__PROMPT__
Your task is to quote the material that follows, in full and exactly.

__DATA SEGMENT__
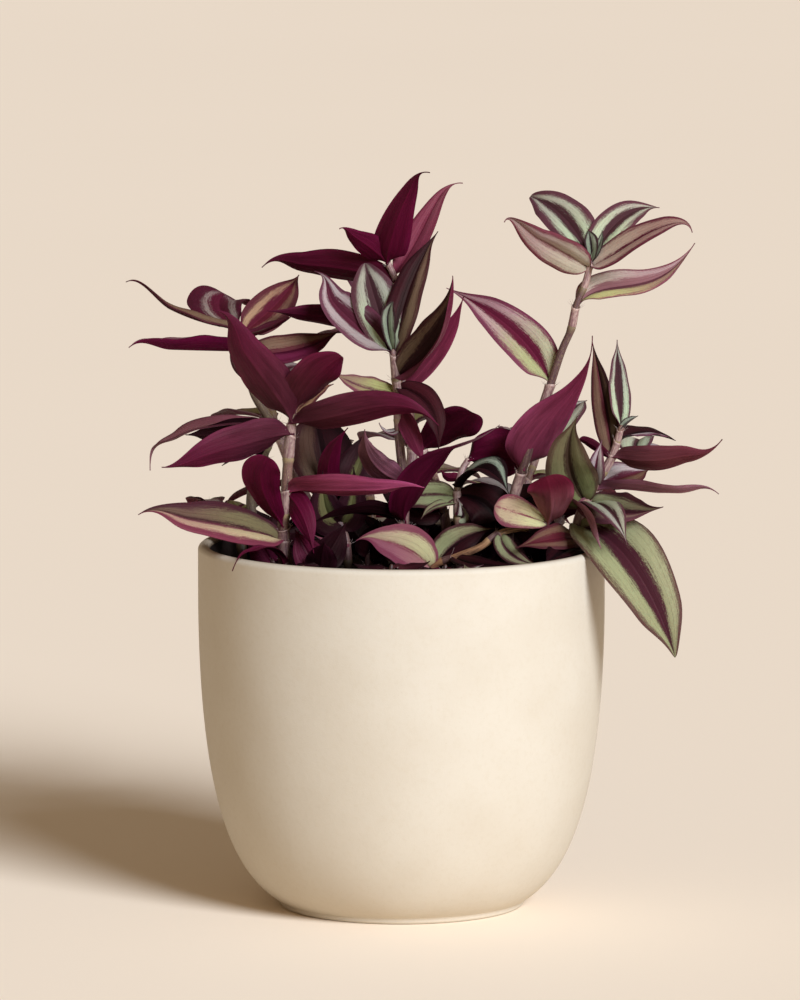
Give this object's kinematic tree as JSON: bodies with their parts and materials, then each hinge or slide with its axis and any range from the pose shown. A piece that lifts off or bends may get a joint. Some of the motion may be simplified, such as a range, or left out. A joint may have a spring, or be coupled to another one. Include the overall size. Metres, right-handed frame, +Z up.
{
  "type": "potted tradescantia",
  "caption": "House plant with upright and trailing stems of pointed, silver-striped, purple-backed leaves, rooted in a round tapering cream ceramic pot.",
  "frame": {"origin": "centre of the pot's flat underside", "axes": "+Z up along the pot's axis; the side that the picture shows looks along -Y; +X to its right"},
  "size_m": [0.2107, 0.1712, 0.2635],
  "materials": {
    "pot": "matte",
    "soil": "matte",
    "foliage": "satin"
  },
  "bodies": {
    "root": {"pot": "pot", "soil": "soil", "stem_left_front": "foliage", "stem_left_back": "foliage", "stem_centre_front": "foliage", "stem_centre_back": "foliage", "stem_right_tall": "foliage", "stem_right_low": "foliage", "stem_creeping": "foliage", "shoot_centre_low": "foliage", "shoot_left_low": "foliage", "stem_back_left": "foliage", "stem_back_centre": "foliage", "stem_back_right": "foliage", "stem_trailing_back": "foliage", "stem_side_right": "foliage", "stem_side_left": "foliage"}
  },
  "joints": []
}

__EXERCISE SOLUTION__
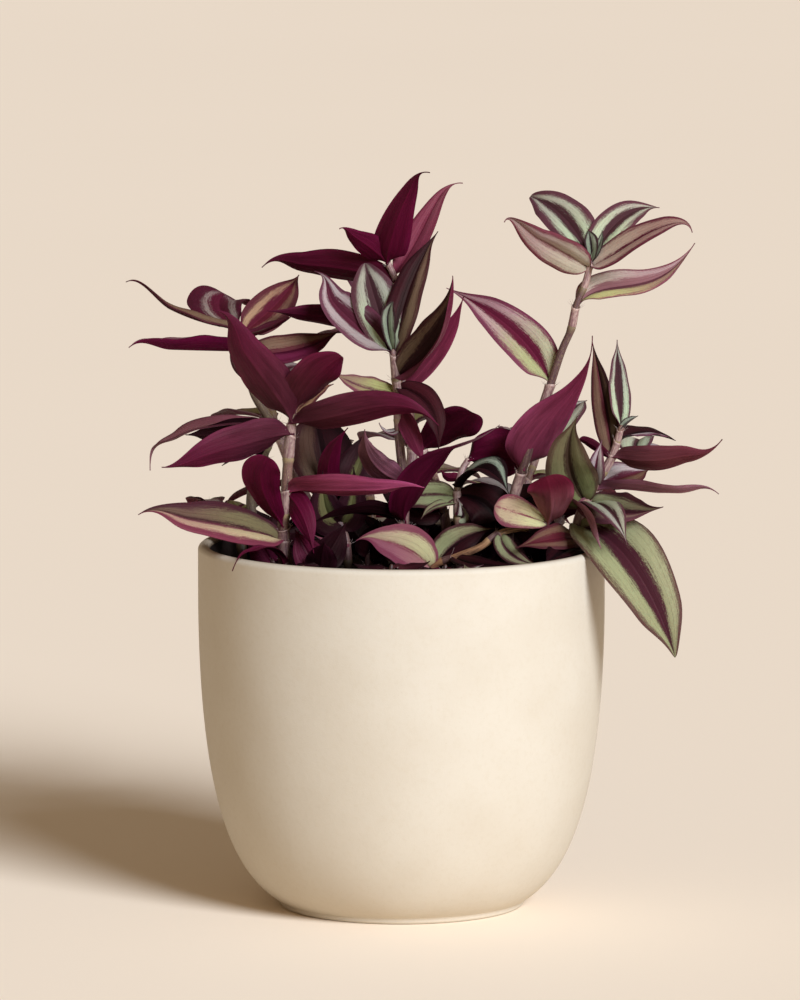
Give this object's kinematic tree as JSON: bodies with their parts and materials, then each hinge or slide with its axis and any range from the pose shown. A piece that lifts off or bends may get a joint. Some of the motion may be simplified, such as a range, or left out. A joint may have a spring, or be coupled to another one. Include the overall size. Metres, right-handed frame, +Z up.
{
  "type": "potted tradescantia",
  "caption": "House plant with upright and trailing stems of pointed, silver-striped, purple-backed leaves, rooted in a round tapering cream ceramic pot.",
  "frame": {"origin": "centre of the pot's flat underside", "axes": "+Z up along the pot's axis; the side that the picture shows looks along -Y; +X to its right"},
  "size_m": [0.2107, 0.1712, 0.2635],
  "materials": {
    "pot": "matte",
    "soil": "matte",
    "foliage": "satin"
  },
  "bodies": {
    "root": {"pot": "pot", "soil": "soil", "stem_left_front": "foliage", "stem_left_back": "foliage", "stem_centre_front": "foliage", "stem_centre_back": "foliage", "stem_right_tall": "foliage", "stem_right_low": "foliage", "stem_creeping": "foliage", "shoot_centre_low": "foliage", "shoot_left_low": "foliage", "stem_back_left": "foliage", "stem_back_centre": "foliage", "stem_back_right": "foliage", "stem_trailing_back": "foliage", "stem_side_right": "foliage", "stem_side_left": "foliage"}
  },
  "joints": []
}